**CHALLENGE**. Everything from the line containing "shift = 0 if" down to the line containing "if empty is" is to be returned exactly; include both boundary lines and leave out all others.

**RECORD EXTRACTS**.
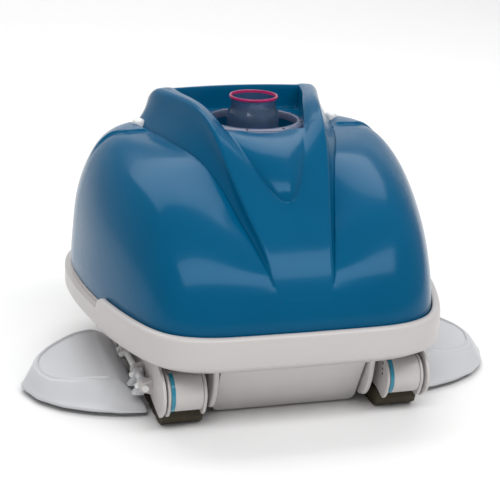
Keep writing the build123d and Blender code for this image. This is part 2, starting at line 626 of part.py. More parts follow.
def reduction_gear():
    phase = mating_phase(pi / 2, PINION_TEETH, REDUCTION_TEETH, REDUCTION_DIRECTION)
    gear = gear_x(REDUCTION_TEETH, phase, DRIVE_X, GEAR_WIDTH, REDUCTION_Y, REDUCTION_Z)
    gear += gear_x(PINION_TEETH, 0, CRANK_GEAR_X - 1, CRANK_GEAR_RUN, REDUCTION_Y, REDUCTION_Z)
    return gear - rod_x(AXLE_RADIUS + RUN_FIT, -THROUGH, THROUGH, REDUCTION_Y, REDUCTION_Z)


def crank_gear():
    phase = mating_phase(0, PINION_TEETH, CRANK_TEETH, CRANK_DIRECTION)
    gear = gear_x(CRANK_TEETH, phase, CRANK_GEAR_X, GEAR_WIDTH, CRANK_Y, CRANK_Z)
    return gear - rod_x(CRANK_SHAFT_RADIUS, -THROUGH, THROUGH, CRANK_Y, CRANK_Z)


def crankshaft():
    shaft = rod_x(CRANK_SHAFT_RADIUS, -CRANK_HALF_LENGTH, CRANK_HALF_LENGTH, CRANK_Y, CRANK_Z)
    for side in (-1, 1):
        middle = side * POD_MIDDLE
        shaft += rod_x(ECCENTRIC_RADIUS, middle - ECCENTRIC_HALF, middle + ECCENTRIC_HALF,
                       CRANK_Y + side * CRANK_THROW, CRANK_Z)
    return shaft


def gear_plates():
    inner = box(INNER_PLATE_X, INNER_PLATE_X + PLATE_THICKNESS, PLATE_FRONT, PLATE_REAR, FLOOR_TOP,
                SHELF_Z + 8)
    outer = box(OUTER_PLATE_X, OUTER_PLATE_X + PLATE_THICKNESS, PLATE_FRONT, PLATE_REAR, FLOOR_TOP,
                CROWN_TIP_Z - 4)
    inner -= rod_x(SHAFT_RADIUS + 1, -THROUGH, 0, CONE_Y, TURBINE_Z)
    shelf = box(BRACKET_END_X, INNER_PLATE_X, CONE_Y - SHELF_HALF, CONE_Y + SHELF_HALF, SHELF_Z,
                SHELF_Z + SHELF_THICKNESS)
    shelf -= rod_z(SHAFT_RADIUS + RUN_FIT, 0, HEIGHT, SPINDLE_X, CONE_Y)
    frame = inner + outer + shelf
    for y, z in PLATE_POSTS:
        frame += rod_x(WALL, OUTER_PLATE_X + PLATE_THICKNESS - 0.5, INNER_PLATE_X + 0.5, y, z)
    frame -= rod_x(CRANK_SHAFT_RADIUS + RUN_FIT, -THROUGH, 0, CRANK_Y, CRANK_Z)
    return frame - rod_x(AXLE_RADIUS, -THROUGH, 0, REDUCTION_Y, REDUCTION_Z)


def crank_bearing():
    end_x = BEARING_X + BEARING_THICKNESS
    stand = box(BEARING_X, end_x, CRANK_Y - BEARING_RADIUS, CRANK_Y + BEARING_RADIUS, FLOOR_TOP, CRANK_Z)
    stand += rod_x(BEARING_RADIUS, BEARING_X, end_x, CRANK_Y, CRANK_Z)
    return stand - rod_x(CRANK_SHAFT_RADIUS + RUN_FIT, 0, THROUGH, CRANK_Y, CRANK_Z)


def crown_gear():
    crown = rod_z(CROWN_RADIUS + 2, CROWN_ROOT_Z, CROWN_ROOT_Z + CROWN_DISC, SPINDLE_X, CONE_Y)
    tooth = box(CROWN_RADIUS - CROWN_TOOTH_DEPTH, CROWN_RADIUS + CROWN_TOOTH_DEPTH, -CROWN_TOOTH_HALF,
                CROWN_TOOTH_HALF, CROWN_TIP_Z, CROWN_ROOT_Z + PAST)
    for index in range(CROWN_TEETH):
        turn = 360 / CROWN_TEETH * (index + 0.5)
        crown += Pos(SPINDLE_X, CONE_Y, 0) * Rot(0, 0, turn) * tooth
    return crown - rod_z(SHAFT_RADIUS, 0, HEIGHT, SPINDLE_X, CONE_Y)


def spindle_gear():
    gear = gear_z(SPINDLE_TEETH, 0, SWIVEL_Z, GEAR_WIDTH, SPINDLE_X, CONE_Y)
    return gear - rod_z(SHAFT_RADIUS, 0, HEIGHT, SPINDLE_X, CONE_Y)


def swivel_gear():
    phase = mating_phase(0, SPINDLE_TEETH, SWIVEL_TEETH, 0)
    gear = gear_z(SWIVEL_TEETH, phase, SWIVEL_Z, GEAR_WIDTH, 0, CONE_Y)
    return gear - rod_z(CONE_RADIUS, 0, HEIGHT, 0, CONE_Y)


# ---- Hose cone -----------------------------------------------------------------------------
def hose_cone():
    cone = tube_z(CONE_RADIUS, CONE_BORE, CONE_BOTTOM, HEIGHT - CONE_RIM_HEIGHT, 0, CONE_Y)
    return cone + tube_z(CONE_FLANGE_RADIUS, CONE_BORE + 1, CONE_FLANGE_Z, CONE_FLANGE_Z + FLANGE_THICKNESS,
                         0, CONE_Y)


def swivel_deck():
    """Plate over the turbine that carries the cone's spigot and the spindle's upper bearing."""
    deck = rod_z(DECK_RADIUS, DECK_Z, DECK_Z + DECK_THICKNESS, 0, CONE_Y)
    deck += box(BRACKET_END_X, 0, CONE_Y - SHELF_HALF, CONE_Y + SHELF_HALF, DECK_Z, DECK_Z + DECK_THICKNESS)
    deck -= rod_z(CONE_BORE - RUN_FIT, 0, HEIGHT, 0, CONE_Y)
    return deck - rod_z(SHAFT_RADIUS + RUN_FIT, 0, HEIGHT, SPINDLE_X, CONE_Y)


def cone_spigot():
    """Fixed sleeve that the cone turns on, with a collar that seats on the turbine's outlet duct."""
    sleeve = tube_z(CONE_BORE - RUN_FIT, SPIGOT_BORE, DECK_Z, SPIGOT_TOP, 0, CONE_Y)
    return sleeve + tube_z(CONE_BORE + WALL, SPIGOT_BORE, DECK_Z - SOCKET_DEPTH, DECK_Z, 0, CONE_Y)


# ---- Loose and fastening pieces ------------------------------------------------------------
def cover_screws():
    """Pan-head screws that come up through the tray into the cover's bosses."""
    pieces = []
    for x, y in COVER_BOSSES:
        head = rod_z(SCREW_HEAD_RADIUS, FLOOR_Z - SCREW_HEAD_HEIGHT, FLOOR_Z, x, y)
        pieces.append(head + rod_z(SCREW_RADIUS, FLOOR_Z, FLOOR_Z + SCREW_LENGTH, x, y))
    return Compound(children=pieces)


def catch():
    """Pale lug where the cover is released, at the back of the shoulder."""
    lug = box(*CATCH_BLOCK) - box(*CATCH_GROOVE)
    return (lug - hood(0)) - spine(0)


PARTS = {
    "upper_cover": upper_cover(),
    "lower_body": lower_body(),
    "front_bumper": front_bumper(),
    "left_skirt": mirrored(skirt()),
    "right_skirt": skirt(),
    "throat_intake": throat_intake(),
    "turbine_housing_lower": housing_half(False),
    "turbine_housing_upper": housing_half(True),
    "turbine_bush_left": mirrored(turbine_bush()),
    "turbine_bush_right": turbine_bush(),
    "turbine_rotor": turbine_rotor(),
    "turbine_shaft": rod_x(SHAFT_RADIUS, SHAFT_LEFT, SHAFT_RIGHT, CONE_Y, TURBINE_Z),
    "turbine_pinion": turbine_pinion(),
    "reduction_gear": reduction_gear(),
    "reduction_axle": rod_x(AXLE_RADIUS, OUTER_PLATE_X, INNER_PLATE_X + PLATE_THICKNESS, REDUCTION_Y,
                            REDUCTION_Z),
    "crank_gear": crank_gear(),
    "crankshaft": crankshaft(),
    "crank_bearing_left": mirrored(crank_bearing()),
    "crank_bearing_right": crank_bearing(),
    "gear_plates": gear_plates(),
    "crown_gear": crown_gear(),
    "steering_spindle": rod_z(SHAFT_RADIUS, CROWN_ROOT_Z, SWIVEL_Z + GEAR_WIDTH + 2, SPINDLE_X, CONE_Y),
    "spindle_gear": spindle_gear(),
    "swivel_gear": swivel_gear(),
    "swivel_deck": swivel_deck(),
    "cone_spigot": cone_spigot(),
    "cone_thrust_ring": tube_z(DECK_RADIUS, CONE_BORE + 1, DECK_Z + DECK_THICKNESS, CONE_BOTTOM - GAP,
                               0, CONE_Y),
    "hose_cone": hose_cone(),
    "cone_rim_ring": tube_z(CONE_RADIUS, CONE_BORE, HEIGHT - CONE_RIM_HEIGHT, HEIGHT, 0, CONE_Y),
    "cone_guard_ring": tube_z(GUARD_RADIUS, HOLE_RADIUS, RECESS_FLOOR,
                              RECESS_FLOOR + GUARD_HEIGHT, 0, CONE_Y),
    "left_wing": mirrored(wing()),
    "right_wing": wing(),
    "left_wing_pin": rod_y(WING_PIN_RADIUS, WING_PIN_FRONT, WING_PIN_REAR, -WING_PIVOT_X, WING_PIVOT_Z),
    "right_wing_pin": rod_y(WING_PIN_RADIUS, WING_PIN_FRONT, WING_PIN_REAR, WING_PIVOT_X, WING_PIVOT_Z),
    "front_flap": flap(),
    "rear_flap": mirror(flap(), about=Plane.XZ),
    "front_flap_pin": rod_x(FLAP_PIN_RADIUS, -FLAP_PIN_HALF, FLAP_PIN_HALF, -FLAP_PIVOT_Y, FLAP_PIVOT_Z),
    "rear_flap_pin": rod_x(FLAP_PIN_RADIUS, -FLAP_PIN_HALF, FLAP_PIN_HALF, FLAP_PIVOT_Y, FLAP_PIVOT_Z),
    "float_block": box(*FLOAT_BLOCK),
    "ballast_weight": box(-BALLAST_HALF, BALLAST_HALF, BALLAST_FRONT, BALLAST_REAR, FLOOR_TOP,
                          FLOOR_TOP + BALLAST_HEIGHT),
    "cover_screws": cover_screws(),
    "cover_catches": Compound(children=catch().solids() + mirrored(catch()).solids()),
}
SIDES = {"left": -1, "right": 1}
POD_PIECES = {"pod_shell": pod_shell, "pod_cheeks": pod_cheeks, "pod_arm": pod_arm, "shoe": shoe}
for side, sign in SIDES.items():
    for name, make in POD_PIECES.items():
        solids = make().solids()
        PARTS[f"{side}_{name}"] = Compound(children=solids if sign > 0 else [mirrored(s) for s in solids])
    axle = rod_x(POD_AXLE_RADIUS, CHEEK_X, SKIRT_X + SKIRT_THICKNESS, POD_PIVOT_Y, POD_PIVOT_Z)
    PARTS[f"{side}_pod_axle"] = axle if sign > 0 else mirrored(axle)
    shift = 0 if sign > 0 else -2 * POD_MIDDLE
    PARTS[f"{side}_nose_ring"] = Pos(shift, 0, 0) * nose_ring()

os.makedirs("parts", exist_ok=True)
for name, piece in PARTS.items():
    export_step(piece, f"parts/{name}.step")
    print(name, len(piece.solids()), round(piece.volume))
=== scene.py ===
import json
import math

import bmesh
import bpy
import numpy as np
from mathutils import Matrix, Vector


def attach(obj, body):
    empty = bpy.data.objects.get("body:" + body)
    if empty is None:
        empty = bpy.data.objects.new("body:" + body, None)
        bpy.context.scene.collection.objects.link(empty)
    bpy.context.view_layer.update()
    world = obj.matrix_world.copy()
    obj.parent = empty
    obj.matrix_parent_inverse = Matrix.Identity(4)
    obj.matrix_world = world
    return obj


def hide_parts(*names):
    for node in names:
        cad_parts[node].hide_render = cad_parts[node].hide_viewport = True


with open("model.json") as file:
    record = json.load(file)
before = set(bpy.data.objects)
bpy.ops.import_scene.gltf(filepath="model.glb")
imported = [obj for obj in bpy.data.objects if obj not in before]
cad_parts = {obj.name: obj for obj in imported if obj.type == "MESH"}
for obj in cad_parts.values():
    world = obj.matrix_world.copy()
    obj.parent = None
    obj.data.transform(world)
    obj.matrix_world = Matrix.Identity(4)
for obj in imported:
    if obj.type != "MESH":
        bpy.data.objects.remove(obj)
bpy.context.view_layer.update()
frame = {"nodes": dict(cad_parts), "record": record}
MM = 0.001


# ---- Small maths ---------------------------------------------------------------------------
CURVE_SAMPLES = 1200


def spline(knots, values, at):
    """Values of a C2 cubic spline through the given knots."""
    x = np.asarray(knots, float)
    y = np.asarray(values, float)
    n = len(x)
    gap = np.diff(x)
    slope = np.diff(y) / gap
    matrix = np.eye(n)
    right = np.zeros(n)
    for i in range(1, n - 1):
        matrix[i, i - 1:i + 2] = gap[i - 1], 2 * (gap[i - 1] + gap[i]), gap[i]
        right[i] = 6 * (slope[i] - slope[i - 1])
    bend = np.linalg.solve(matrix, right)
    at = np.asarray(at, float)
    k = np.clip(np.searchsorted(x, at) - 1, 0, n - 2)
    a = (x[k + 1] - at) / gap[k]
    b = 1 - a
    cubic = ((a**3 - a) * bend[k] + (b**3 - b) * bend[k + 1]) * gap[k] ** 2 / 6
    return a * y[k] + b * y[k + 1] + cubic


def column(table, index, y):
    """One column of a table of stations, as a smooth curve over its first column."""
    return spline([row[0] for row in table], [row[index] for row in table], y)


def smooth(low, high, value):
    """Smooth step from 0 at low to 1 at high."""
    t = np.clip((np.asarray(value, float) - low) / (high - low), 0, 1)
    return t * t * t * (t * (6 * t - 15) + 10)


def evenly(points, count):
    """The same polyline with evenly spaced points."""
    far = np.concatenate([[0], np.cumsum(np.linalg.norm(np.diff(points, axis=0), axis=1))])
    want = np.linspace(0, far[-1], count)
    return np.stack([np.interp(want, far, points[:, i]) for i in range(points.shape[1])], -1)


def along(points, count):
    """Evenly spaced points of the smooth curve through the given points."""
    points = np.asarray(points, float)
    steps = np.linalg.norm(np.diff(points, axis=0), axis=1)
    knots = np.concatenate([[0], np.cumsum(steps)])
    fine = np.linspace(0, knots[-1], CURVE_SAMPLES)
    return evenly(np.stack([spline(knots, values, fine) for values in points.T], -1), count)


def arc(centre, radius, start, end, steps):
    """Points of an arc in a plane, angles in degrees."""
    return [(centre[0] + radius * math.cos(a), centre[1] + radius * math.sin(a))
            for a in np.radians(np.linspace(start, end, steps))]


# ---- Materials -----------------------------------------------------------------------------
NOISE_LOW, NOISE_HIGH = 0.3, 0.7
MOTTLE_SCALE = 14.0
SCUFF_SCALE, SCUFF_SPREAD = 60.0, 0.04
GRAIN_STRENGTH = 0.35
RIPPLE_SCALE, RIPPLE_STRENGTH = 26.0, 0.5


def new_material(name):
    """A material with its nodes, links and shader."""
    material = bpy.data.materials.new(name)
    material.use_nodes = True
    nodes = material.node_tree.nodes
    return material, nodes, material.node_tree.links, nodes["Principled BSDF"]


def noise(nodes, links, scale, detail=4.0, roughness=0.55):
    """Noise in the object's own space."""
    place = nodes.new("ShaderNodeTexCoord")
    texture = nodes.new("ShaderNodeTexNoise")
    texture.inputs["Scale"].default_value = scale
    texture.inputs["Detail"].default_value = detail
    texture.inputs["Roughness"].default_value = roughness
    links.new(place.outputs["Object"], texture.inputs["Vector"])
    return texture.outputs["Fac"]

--

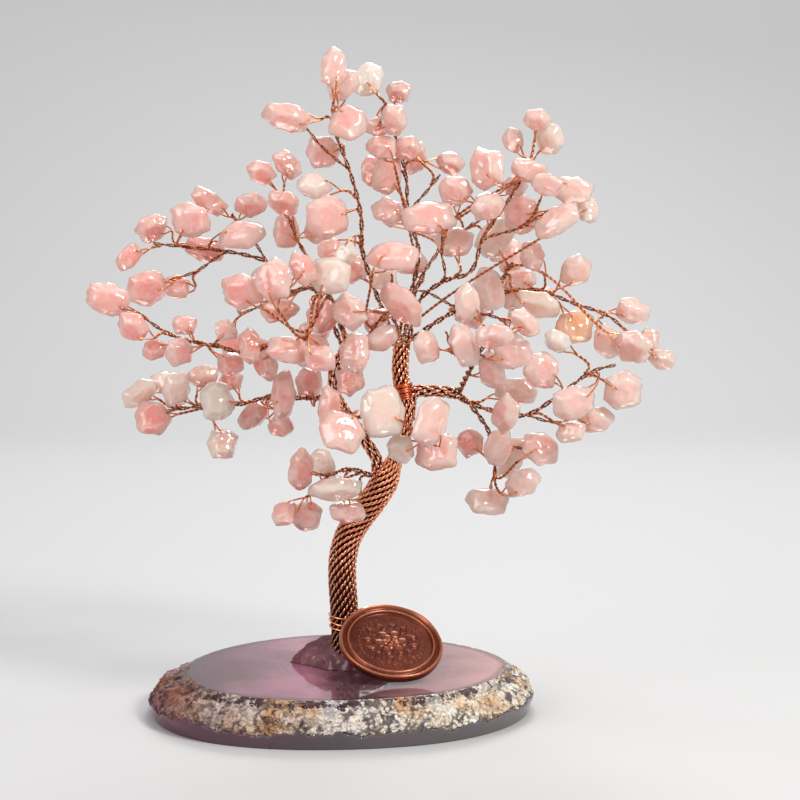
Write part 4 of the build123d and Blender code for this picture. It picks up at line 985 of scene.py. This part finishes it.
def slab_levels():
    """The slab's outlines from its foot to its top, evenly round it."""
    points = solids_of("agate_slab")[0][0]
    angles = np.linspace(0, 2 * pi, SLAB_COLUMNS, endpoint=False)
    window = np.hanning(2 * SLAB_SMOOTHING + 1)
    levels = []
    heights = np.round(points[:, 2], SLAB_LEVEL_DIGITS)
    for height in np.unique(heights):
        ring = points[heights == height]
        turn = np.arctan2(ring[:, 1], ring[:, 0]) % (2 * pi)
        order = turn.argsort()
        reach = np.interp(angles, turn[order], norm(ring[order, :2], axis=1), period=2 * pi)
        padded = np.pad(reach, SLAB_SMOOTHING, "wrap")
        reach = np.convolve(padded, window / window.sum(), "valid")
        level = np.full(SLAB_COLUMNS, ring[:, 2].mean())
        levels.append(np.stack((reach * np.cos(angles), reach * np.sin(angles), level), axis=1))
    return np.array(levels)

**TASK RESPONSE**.
    shift = 0 if sign > 0 else -2 * POD_MIDDLE
    PARTS[f"{side}_nose_ring"] = Pos(shift, 0, 0) * nose_ring()

os.makedirs("parts", exist_ok=True)
for name, piece in PARTS.items():
    export_step(piece, f"parts/{name}.step")
    print(name, len(piece.solids()), round(piece.volume))
=== scene.py ===
import json
import math

import bmesh
import bpy
import numpy as np
from mathutils import Matrix, Vector


def attach(obj, body):
    empty = bpy.data.objects.get("body:" + body)
    if empty is None:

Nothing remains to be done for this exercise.